Gelelim Euro 2020''den puansız dönen Millî Takıma. Elbette Şenol Güneş canımız ciğerimiz ve 2002''de Türk Millî Takımını dünya üçüncüsü yapan hocamızdır. Millî Takım da bu şampiyonada milletimizi üzmüştür. Bunun kusuru ise yalnızca Şenol Hoca ile izah edilemez. Edilmesi de yanlış olur. Bu kusur 80 milyonluk Türkiye ve 250 milyonluk Türk dünyasında Türk futbolunu "20 kişilik kadroya ve 5 de antrenöre" mahkûm edenlerindir. Yani bu başarısız sonuç bir sistem mevzuudur. Bu hususu en iyi bilen olarak 20 senedir haykırdığımız zaman bunu "kulak arkası edenler" ise şimdi bu başarısızlığın cevabını verecek asıl muhataplardır.

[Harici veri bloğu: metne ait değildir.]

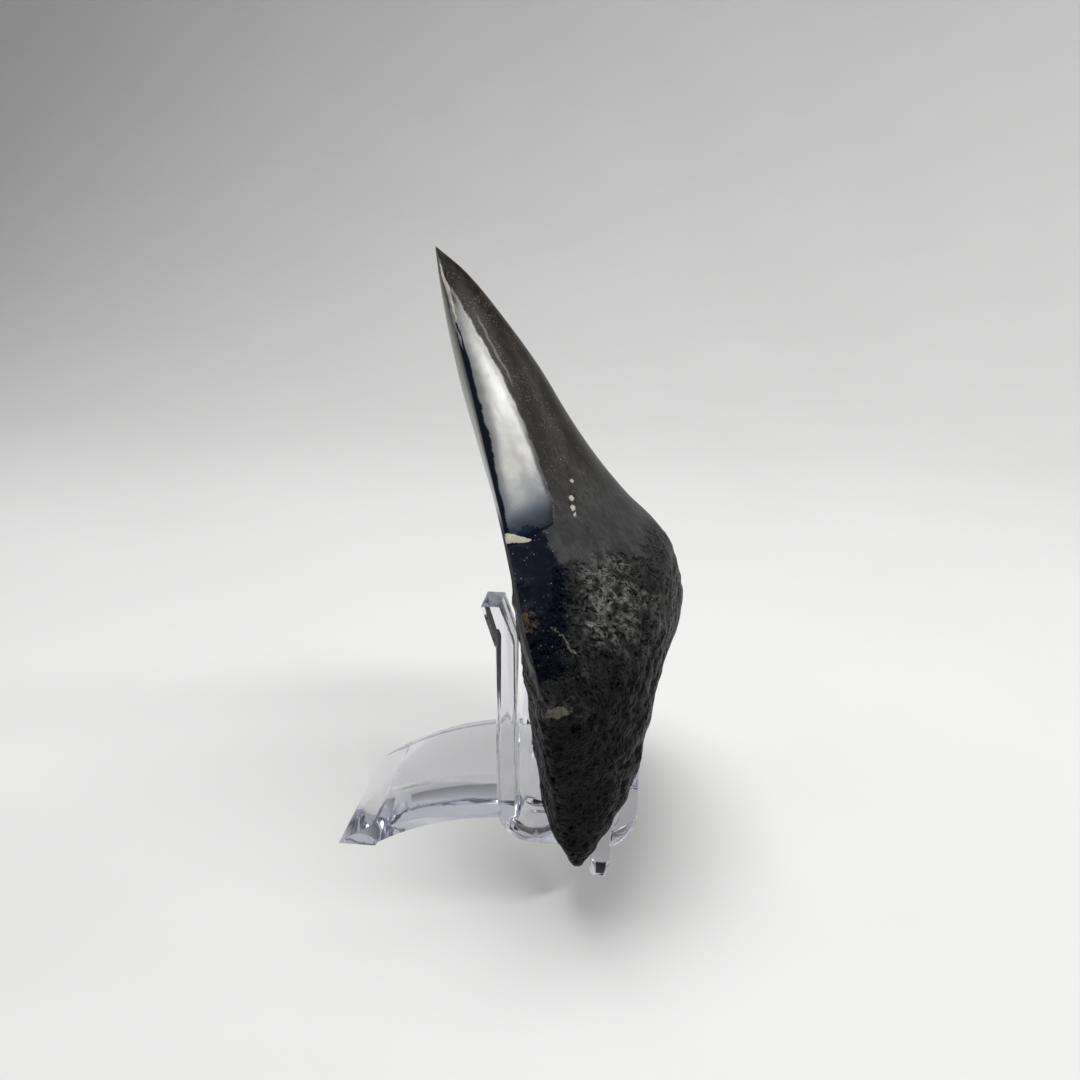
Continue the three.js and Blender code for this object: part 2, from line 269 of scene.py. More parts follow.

Yazımızda izah ettiğimiz gibi, konumuz gerek Fenerbahçe kongresi, gerek Millî Takımdaki başarısızlık ve gerek son dönemde memlekette sık sık yayınlanan videolarda isnat edilen usulsüz uygulamalar olsun, bakış açımız hep aynıdır. Biz hep yarım asrı aşkın alınan semt kültürüne uygun düşünürüz. Buna göre "hatırlar büyük, memleketin hatırı ise hepsinden büyüktür".

Adı geçen nedenle memleketin, Millî Takımın, kulüplerin bekası için kim vatan sevgisi ve onuru ile "risk alarak delikanlı" gibi itiraflarda bulunuyor, alenen yazıyor çiziyor, yanlışları da haykırıyorsa ciddiye alınmasından yanayız. Farklı bir niyet ve beklentiniz yok ise ve torbayı toplayan takımda değilseniz tabii.. Kalın sağlıcakla.